» **Dataset section**:
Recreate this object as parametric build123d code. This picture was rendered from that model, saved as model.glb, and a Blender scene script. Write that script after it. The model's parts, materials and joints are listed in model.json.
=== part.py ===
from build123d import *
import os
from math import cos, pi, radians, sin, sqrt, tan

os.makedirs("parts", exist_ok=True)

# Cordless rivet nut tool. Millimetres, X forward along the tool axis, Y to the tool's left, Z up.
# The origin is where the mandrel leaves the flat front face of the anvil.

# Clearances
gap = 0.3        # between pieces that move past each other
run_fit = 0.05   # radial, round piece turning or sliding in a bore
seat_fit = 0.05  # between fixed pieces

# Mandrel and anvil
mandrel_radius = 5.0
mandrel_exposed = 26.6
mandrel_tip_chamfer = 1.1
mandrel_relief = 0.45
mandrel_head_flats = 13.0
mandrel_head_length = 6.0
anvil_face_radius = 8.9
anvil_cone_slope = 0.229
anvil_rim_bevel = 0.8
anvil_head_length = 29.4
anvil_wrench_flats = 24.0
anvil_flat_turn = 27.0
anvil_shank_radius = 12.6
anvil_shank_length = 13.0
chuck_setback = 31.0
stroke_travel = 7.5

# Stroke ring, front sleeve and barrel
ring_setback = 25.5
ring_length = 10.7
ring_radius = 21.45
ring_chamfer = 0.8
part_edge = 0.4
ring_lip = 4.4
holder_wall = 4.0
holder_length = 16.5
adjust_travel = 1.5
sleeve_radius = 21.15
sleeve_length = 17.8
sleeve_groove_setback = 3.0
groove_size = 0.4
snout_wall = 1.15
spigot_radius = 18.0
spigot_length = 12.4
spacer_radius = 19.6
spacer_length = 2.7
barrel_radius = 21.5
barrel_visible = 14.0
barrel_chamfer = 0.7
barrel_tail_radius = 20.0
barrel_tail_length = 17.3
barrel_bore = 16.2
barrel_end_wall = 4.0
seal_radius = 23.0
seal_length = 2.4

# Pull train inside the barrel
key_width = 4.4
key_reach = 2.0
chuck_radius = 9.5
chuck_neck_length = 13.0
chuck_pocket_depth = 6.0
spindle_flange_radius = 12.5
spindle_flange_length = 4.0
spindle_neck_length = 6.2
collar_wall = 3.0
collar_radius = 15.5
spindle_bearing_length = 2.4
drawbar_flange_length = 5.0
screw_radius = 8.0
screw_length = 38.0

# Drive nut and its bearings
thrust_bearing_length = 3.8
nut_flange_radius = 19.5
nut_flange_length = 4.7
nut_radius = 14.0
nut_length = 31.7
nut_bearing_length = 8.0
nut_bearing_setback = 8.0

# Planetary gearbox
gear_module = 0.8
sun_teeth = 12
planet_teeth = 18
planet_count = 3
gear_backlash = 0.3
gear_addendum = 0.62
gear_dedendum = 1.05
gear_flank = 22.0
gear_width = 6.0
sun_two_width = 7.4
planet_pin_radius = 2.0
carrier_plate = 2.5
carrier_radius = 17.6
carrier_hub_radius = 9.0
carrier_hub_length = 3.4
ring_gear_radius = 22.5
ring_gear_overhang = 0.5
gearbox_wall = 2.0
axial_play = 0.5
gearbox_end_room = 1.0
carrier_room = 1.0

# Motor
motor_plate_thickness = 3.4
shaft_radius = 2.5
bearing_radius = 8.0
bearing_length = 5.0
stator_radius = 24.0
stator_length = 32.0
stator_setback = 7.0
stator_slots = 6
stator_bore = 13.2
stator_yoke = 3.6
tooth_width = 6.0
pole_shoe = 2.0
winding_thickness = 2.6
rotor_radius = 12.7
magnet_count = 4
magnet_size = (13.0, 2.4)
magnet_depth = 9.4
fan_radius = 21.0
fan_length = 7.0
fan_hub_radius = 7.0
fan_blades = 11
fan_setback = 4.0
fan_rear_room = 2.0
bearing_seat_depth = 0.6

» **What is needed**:
Return the full listing, character for character.

» **Solution below**:
Recreate this object as parametric build123d code. This picture was rendered from that model, saved as model.glb, and a Blender scene script. Write that script after it. The model's parts, materials and joints are listed in model.json.
=== part.py ===
from build123d import *
import os
from math import cos, pi, radians, sin, sqrt, tan

os.makedirs("parts", exist_ok=True)

# Cordless rivet nut tool. Millimetres, X forward along the tool axis, Y to the tool's left, Z up.
# The origin is where the mandrel leaves the flat front face of the anvil.

# Clearances
gap = 0.3        # between pieces that move past each other
run_fit = 0.05   # radial, round piece turning or sliding in a bore
seat_fit = 0.05  # between fixed pieces

# Mandrel and anvil
mandrel_radius = 5.0
mandrel_exposed = 26.6
mandrel_tip_chamfer = 1.1
mandrel_relief = 0.45
mandrel_head_flats = 13.0
mandrel_head_length = 6.0
anvil_face_radius = 8.9
anvil_cone_slope = 0.229
anvil_rim_bevel = 0.8
anvil_head_length = 29.4
anvil_wrench_flats = 24.0
anvil_flat_turn = 27.0
anvil_shank_radius = 12.6
anvil_shank_length = 13.0
chuck_setback = 31.0
stroke_travel = 7.5

# Stroke ring, front sleeve and barrel
ring_setback = 25.5
ring_length = 10.7
ring_radius = 21.45
ring_chamfer = 0.8
part_edge = 0.4
ring_lip = 4.4
holder_wall = 4.0
holder_length = 16.5
adjust_travel = 1.5
sleeve_radius = 21.15
sleeve_length = 17.8
sleeve_groove_setback = 3.0
groove_size = 0.4
snout_wall = 1.15
spigot_radius = 18.0
spigot_length = 12.4
spacer_radius = 19.6
spacer_length = 2.7
barrel_radius = 21.5
barrel_visible = 14.0
barrel_chamfer = 0.7
barrel_tail_radius = 20.0
barrel_tail_length = 17.3
barrel_bore = 16.2
barrel_end_wall = 4.0
seal_radius = 23.0
seal_length = 2.4

# Pull train inside the barrel
key_width = 4.4
key_reach = 2.0
chuck_radius = 9.5
chuck_neck_length = 13.0
chuck_pocket_depth = 6.0
spindle_flange_radius = 12.5
spindle_flange_length = 4.0
spindle_neck_length = 6.2
collar_wall = 3.0
collar_radius = 15.5
spindle_bearing_length = 2.4
drawbar_flange_length = 5.0
screw_radius = 8.0
screw_length = 38.0

# Drive nut and its bearings
thrust_bearing_length = 3.8
nut_flange_radius = 19.5
nut_flange_length = 4.7
nut_radius = 14.0
nut_length = 31.7
nut_bearing_length = 8.0
nut_bearing_setback = 8.0

# Planetary gearbox
gear_module = 0.8
sun_teeth = 12
planet_teeth = 18
planet_count = 3
gear_backlash = 0.3
gear_addendum = 0.62
gear_dedendum = 1.05
gear_flank = 22.0
gear_width = 6.0
sun_two_width = 7.4
planet_pin_radius = 2.0
carrier_plate = 2.5
carrier_radius = 17.6
carrier_hub_radius = 9.0
carrier_hub_length = 3.4
ring_gear_radius = 22.5
ring_gear_overhang = 0.5
gearbox_wall = 2.0
axial_play = 0.5
gearbox_end_room = 1.0
carrier_room = 1.0

# Motor
motor_plate_thickness = 3.4
shaft_radius = 2.5
bearing_radius = 8.0
bearing_length = 5.0
stator_radius = 24.0
stator_length = 32.0
stator_setback = 7.0
stator_slots = 6
stator_bore = 13.2
stator_yoke = 3.6
tooth_width = 6.0
pole_shoe = 2.0
winding_thickness = 2.6
rotor_radius = 12.7
magnet_count = 4
magnet_size = (13.0, 2.4)
magnet_depth = 9.4
fan_radius = 21.0
fan_length = 7.0
fan_hub_radius = 7.0
fan_blades = 11
fan_setback = 4.0
fan_rear_room = 2.0
bearing_seat_depth = 0.6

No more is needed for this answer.